The snow will first stick to mulch, car tops, and grassy areas and then, fairly quickly may begin to coat untreated paved surfaces. So use caution walking and driving.
8:25 p.m. - Snow developing in our far western areas
Radar shows snow developing in the western part of our region from around Frederick and Leesburg and westward through the Interstate 81 corridor. We’ve received reports of light snow in Winchester, as well as Round Hill and Purcellville in western Loudoun County.
This snow should start to spread east into Montgomery, eastern Loudoun, and Fairfax counties over the next hour.
Detailed forecast from 6:30 p.m.
Things are going to get messy over the next 36 to 48 hours. A battle zone between warm and cold air will essentially bisect the D.C. area, just as several rounds of precipitation move in. That means we are in for the whole gamut: snow, sleet, freezing rain and just plain rain. Expect more of the former in the overnight hours Sunday, which, despite the lack of much accumulation, will still create slippery conditions on roadways come Monday morning.
Through Sunday night: Remaining overcast for the next few hours, before light precipitation starts to break out between 8 and 11 p.m. Expecting light snow at the onset of precipitation, despite marginal temperatures in the 32- to 36-degree range. Snow should switch over to a sleet/freezing rain/rain mix sometime after midnight, with locations from D.C. and toward the south/southeast experiencing the changeover first, and locations to the north/northwest hanging onto the light snow the longest.
Snow/sleet/ice accumulations should be mostly limited to grassy surface around D.C., as road temperatures should remain mostly high enough to avoid substantial buildup. In our colder areas, untreated roads and sidewalks have the best of becoming slick and icy and both pedestrians and motorists should use caution. Lows will end up on either side of 32 degrees depending on location, with light winds from the southeast.
View the current weather at The Washington Post.
Tomorrow (Monday): Slippery and icy spots in the morning, especially north and west of D.C. Light rain/freezing rain persists through the early morning, compounding commuting issues. We should see a brief lull in precipitation by the late morning before more precipitation moves in by the afternoon in the form of mostly rain. High temperatures ranging from the mid- to upper 30s.

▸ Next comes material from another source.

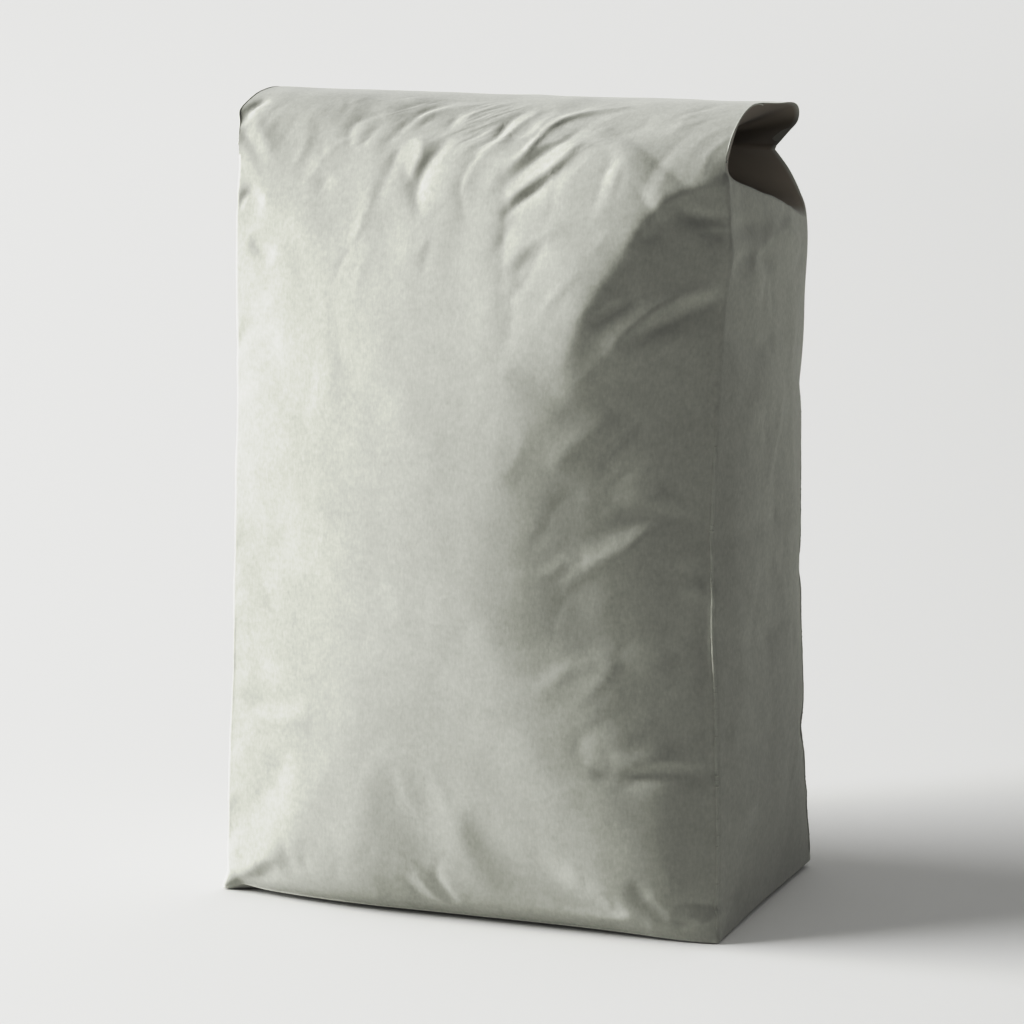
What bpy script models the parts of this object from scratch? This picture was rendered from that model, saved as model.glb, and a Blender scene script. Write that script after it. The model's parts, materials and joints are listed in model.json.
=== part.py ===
# A filled, side-gusseted paper sack of tile grout, standing on its block bottom.
# Metres, +Z up. The origin is under the middle of the sack, on the ground. The wide front faces -Y.

import bmesh
import bpy
import math
from mathutils import Vector

# The sack's wall, and the powder's distance from the sack's outer face.
WALL = 0.0004
POWDER_INSET = 0.0014

# The wall thins to these shares in the folded top's panels and tucks, whose wedges are narrow.
FOLD_WALL_SHARE = 0.25
TUCK_WALL_SHARE = 0.05

# Half of the front's width at heights along the sack.
HALF_WIDTHS = [
    (0.000, 0.1080), (0.045, 0.1065), (0.125, 0.1042), (0.210, 0.1030),
    (0.278, 0.1045), (0.305, 0.1036), (0.345, 0.1040),
]

# The front corner fold in side view (y, z): up from the base, over the top, round the flap's
# rear end and forward along its underside to the notch, where the mouth is folded away.
FRONT_RISE = [
    (-0.0650, 0.000), (-0.0652, 0.045), (-0.0650, 0.130), (-0.0625, 0.210),
    (-0.0590, 0.270), (-0.0560, 0.304),
]
FRONT_FOLD = [
    (-0.0560, 0.3040), (-0.0490, 0.3150), (-0.0370, 0.3245), (-0.0240, 0.3302),
    (-0.0090, 0.3322), (0.0180, 0.3320), (0.0380, 0.3316), (0.0455, 0.3287),
    (0.0430, 0.3238), (0.0290, 0.3192), (0.0136, 0.3148),
]

# The back corner fold: up from the base to the shoulder, then forward to the notch.
BACK_RISE = [
    (0.0640, 0.000), (0.0590, 0.045), (0.0580, 0.130), (0.0585, 0.200),
    (0.0590, 0.250), (0.0576, 0.283),
]
BACK_FOLD = [(0.0576, 0.2830), (0.0473, 0.2950), (0.0325, 0.3048), (0.0126, 0.3132)]

# The middle of each side (outward offset, y, z): up the panel to its ridge, then tucked in.
SIDE_RISE = [
    (0.0000, 0.000, 0.0000), (0.0015, 0.000, 0.0450), (0.0030, -0.002, 0.1500), (0.0020, -0.010, 0.2955),
]
SIDE_TUCK = [
    (0.0020, -0.0100, 0.2955), (-0.0140, -0.0130, 0.3030), (-0.0290, -0.0140, 0.3095),
    (-0.0370, -0.0100, 0.3140), (-0.0390, 0.0010, 0.3145),
]

# How far the panels bulge in the middle of their width, at fractions of rise and fold.
FRONT_RISE_CROWN = [(0.0, 0.0), (0.15, 0.010), (0.5, 0.015), (0.8, 0.013), (1.0, 0.007)]
FRONT_FOLD_CROWN = [(0.0, 0.007), (0.25, 0.002), (0.5, 0.0005), (1.0, 0.0)]
BACK_RISE_CROWN = [(0.0, 0.0), (0.15, 0.007), (0.5, 0.010), (0.85, 0.008), (1.0, 0.005)]
BACK_FOLD_CROWN = [(0.0, 0.005), (0.5, 0.001), (1.0, 0.0)]

# The top runs down slightly from the left end to the right one.
TOP_TILT = 0.0025
TILT_STARTS = 0.220
TILT_FULL = 0.300

# The bottom edge is rounded by this much.
BASE_ROUND = 0.0035

# Mesh density: faces across a panel, across half a side, up the rise and along the fold.
PANEL_FACES = 12
HALF_SIDE_FACES = 4
RISE_RINGS = [0.0, 0.06, 0.14, 0.26, 0.38, 0.50, 0.62, 0.74, 0.86, 0.94, 1.0]
FOLD_SHARES = [0.0, 0.06, 0.13, 0.20, 0.27, 0.35, 0.45, 0.56, 0.66, 0.71, 0.745, 0.78, 0.82, 0.90, 1.0]
TUCK_HASTE = 0.6

# The powder's foot is narrower by this share, inside the sack's rounded bottom edge.
POWDER_FOOT = 0.97

# The powder's mound: how far its top rings draw in, and how high they lie over the last level.
POWDER_RINGS = 10
POWDER_MOUND = [(0.80, 0.006), (0.45, 0.012)]


def clear_scene():
    for obj in list(bpy.data.objects):
        bpy.data.objects.remove(obj, do_unlink=True)


def paper_material():
    mat = bpy.data.materials.new("sack_paper")
    mat.use_nodes = True
    bsdf = mat.node_tree.nodes["Principled BSDF"]
    bsdf.inputs["Base Color"].default_value = (0.42, 0.43, 0.38, 1.0)
    bsdf.inputs["Roughness"].default_value = 0.9
    bsdf.inputs["Metallic"].default_value = 0.0
    return mat


def powder_material():
    mat = bpy.data.materials.new("grout_powder")
    mat.use_nodes = True
    bsdf = mat.node_tree.nodes["Principled BSDF"]
    bsdf.inputs["Base Color"].default_value = (0.36, 0.35, 0.33, 1.0)
    bsdf.inputs["Roughness"].default_value = 1.0
    bsdf.inputs["Metallic"].default_value = 0.0
    return mat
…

Precipitation is expected to resume Monday night, potentially changing back to a sleet/freezing rain mix at some point in our colder areas, probably resulting in more commute issues for Tuesday morning. Lows are right around 32 degrees.
Hail at Pebble Beach: Play in the Pro-Am tournament at the legendarily pristine links at Pebble Beach was halted for over an hour on Sunday after a short bout of hail. A small but intense storm cell passed right over the golf course with rain, thunder and hail. After it passed, it looked like a winter wonderland.
The unusual weather was part of a large and powerful storm system cycling down the Pacific Coast over the weekend. Among some of the other highlights from this storm were the feet of snow it dumped in the Sierras and of course Seattle’s version of Snowmaggedon.